Norm-Referenced Achievement Tests
 
Human beings make tests. They decide what topics to include on the test, what kinds of questions to ask, and what the correct answers are, as well as how to use test scores. Tests can be made to compare students to each other (norm-referenced tests) or to see whether students have mastered a body of knowledge (criterion or standards-referenced tests). This fact sheet explains what NRTs are, their limitations and flaws, and how they affect schools.
 
 

What are norm-referenced tests?
 


Norm-referenced tests (NRTs) compare a person's score against the scores of a group of people who have already taken the same exam, called the "norming group." When you see scores in the paper which report a school's scores as a percentage -- "the Lincoln school ranked at the 49th percentile" -- or when you see your child's score reported that way -- "Jamal scored at the 63rd percentile" -- the test is usually an NRT.


Most achievement NRTs are multiple-choice tests. Some also include open-ended, short-answer questions. The questions on these tests mainly reflect the content of nationally-used textbooks, not the local curriculum. This means that students may be tested on things your local schools or state education department decided were not so important and therefore were not taught.
 
Commercial, national, norm-referenced "achievement" tests include the California Achievement Test (CAT); Comprehensive Test of Basic Skills (CTBS), which includes the "Terra Nova"; Iowa Test of Basic Skills (ITBS) and Tests of Academic Proficiency (TAP); Metropolitan Achievement Test (MAT); and Stanford Achievement Test (SAT, not to be confused with the college admissions SAT). "IQ," "cognitive ability," "school readiness," and developmental screening tests are also NRTs.
 



Creating the bell curve.
 
NRTs are designed to "rank-order" test takers -- that is, to compare students' scores. A commercial norm-referenced test does not compare all the students who take the test in a given year. Instead, test-makers select a sample from the target student population (say, ninth graders). The test is "normed" on this sample, which is supposed to fairly represent the entire target population (all ninth graders in the nation). Students' scores are then reported in relation to the scores of this "norming" group.

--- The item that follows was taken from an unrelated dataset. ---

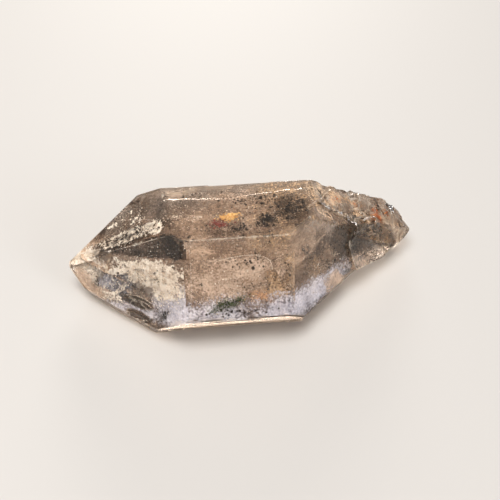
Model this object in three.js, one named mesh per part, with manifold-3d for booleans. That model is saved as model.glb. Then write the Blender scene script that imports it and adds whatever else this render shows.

To make comparing easier, testmakers create exams in which the results end up looking at least somewhat like a bell-shaped curve (the "normal" curve, shown in the diagram). Testmakers make the test so that most students will score near the middle, and only a few will score low (the left side of the curve) or high (the right side of the curve).
 
Scores are usually reported as percentile ranks. The scores range from 1st percentile to 99th percentile, with the average student score set at the 50th percentile. If Jamal scored at the 63rd percentile, it means he scored higher than 63% of the test takers in the norming group. Scores also can be reported as "grade equivalents," "stanines," and "normal curve equivalents."
 

One more question right or wrong can cause a big change in the student's score. In some cases, having one more correct answer can cause a student's reported percentile score to jump more than ten points. It is very important to know how much difference in the percentile rank would be caused by getting one or two more questions right.
 
In making an NRT, it is often more important to choose questions that sort people along the curve than it is to make sure that the content covered by the test is adequate. The tests sometimes emphasize small and meaningless differences among testtakers. Since the tests are made to sort students, most of the things everyone knows are not tested. Questions may be obscure or tricky, in order to help rank order the testtakers.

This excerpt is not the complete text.